Mr Justice Flaux said bankers making the anonymity application wanted restrictions imposed in relation to preliminary court hearings – and added that full reporting of the case should not be put off.
"The manipulation of Libor by banks, including Barclays, is in the news now," he added. "The media … should be able to report the matter fully now, not at the time of a trial in 10 months' time."
Mr Justice Flaux also said the identities of a number of "key" individuals – including former senior executives Bob Diamond and Jerry del Missier – were already in the public domain.
A parliamentary committee report had discussed the dealings Diamond and del Missier had with the Bank of England.
The list of people seeking anonymity was released to reporters by lawyers in the wake of Mr Justice Flaux's decision. It included the names of Mr Diamond and Mr del Missier.
Lord Pannick QC, for the bankers seeking anonymity, had argued that naming his clients in public at preliminary hearings would be unfair.
Information could be revealed out of context and reports might give the wrong impression about an individual's involvement, he said, adding that his clients would have no right of reply to information which might emerge and their reputations and job prospects could be unfairly damaged.
"It is simply unfair for names of these individuals to be published by reason of these proceedings," Lord Pannick told the judge.
"Fairness is a reason not to name someone who has not been heard in the proceedings."
The Times and Telegraph newspaper groups, the Financial Times and the Bloomberg agency had objected to the anonymity application.
Guy Vassall-Adams, for the media groups, told the judge that the Libor case was a "compelling" matter of public concern and the "sort of stuff" journalists should report.
He said courts should treat bankers like they treated everyone else and adhere to the principle of open justice.
The public would think it a "joke" if identities could not be revealed, he said.
"They may be grand. They may be wealthy. They may consider themselves above all this. They may even be able to afford Lord Pannick," said Vassall-Adams.
"But they are just like any other individuals in court proceedings up and down this country."
He added: "What this really comes down to is a group of some wealthy individuals saying the court should depart from the normal principles covering civil litigation."
Mr Justice Flaux said one problem might have been deciding how to refer to bankers if names could not be used in open court.
He added: "We would have to refer to the chief executive as, I don't know, the 'head rabbit' or something."

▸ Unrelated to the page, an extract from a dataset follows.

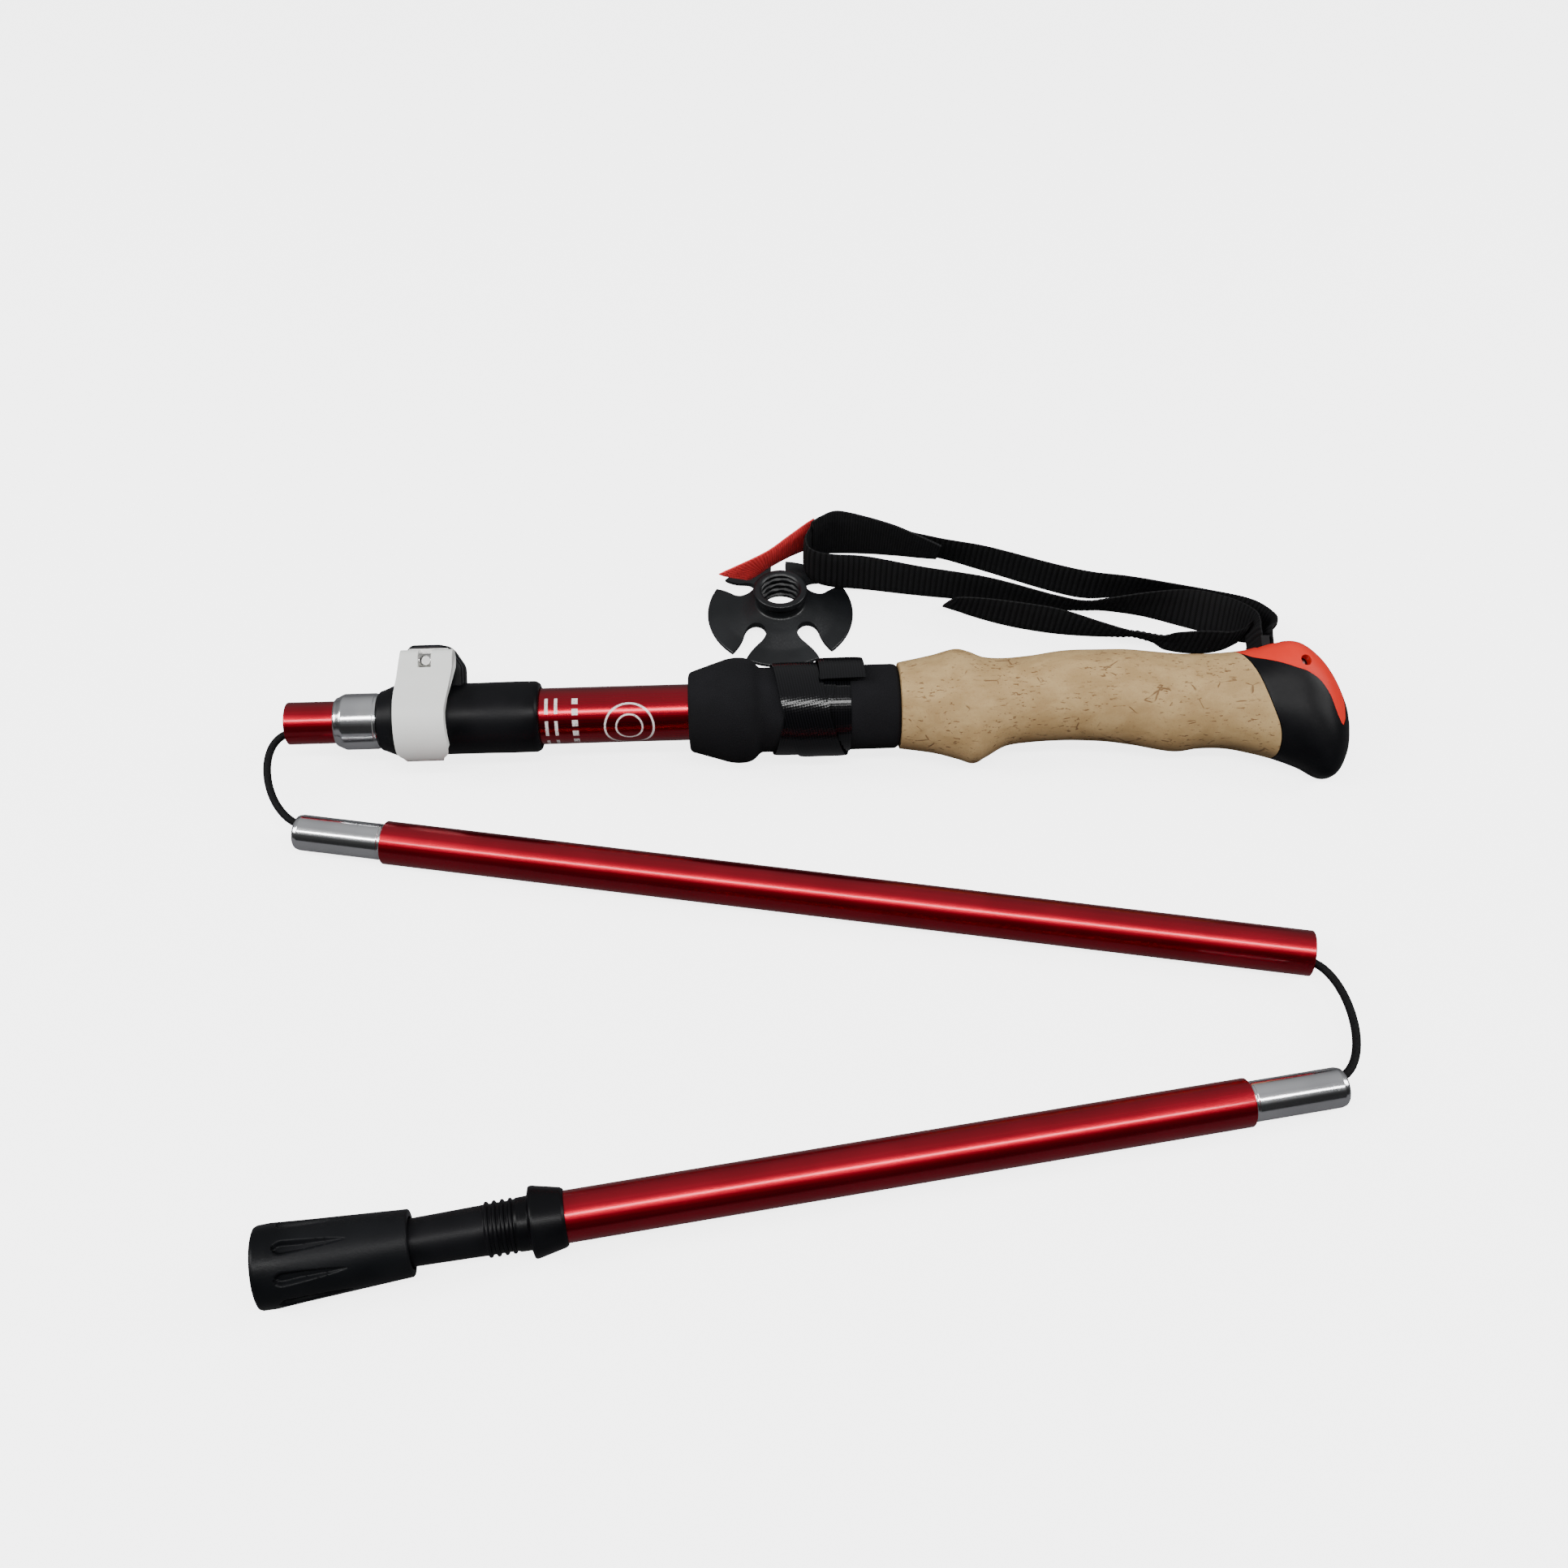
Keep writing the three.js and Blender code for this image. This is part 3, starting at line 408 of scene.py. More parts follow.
MATERIALS = {
    "red_tube": drawn_metal("red_anodised", RED_TONE, RED_DEEP, 0.3, coat=RED_COAT),
    "printed": printed_red("red_anodised_print"),
    "silver_tube": drawn_metal("bare_aluminium", (0.74, 0.745, 0.755), (0.62, 0.625, 0.64), 0.14),
    "steel": drawn_metal("plated_steel", (0.75, 0.74, 0.71), (0.6, 0.59, 0.57), 0.26, line_scale=700),
    "black_plastic": moulded("black_plastic", (0.0028, 0.0028, 0.0034), (0.0055, 0.0055, 0.0065), 0.36),
    "basket_plastic": moulded(
        "basket_plastic", (0.0045, 0.005, 0.0058), (0.009, 0.0098, 0.011), 0.36,
        grain=1100, depth=0.08 * MM, shine=0.35,
    ),
    "white_plastic": moulded("white_plastic", (0.8, 0.81, 0.78), (0.85, 0.86, 0.83), 0.4),
    "red_plastic": moulded("red_plastic", (0.68, 0.022, 0.012), (0.78, 0.032, 0.018), 0.42),
    "rubber": moulded(
        "black_rubber", (0.003, 0.0033, 0.004), (0.006, 0.0064, 0.0074), 0.4, grain=1300, depth=0.06 * MM
    ),
    "foam": foam("eva_foam"),
    "cork": cork("pressed_cork"),
    "webbing": woven(
        "black_webbing", (0.002, 0.002, 0.0022), (0.011, 0.011, 0.012), 0.75, 0.7 * MM, 2.1 * MM
    ),
    "pad": woven(
        "black_pad_cloth", (0.0025, 0.0025, 0.003), (0.0105, 0.0105, 0.0118), 0.7, 0.5 * MM, 1.0 * MM
    ),
    "band": glossy_band("black_band_nylon", (0.0015, 0.0015, 0.0018), 0.9 * MM),
    "red_fabric": woven(
        "red_coated_cloth", (0.75, 0.03, 0.035), (0.9, 0.06, 0.065), 0.6, 0.55 * MM, 1.1 * MM
    ),
    "cord": braided("braided_cord"),
}
MATERIALS = {slot: nodes.material for slot, nodes in MATERIALS.items()}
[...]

Barclays last year tried to stop damages claims relating to Libor being brought.
But Mr Justice Flaux ruled following a hearing in London in October, that firms could air their claims.
Firms had already complained of being mis-sold financial products but wanted to add more claims in the wake of rulings by financial regulation authorities on Libor manipulation.
Barclays objected, saying the new claims relating to Libor did not have "real prospects" of success and should not be allowed.
The judge ruled against Barclays after hearing legal arguments from both sides.
He said he had "no doubt whatsoever" that the Libor claims passed the "sufficient argument" threshold and should be aired at a trial.
The judge was told that Barclays was fined after regulators in England and the United States concluded there had been "misconduct and wrongdoing" in relation to Libor manipulation between 2005 and 2009.
One firm, Guardian Care Homes, said the judge's decision to allow the Libor claims to proceed was a "huge milestone".
The firm, based in Wolverhampton, says it was sold two interest rate swap arrangements worth £70 million between 2007 and 2008 when it sought to refinance loans with Barclays.
Bosses say they should never have been sold the products, which are designed to insure businesses against rising interest rates.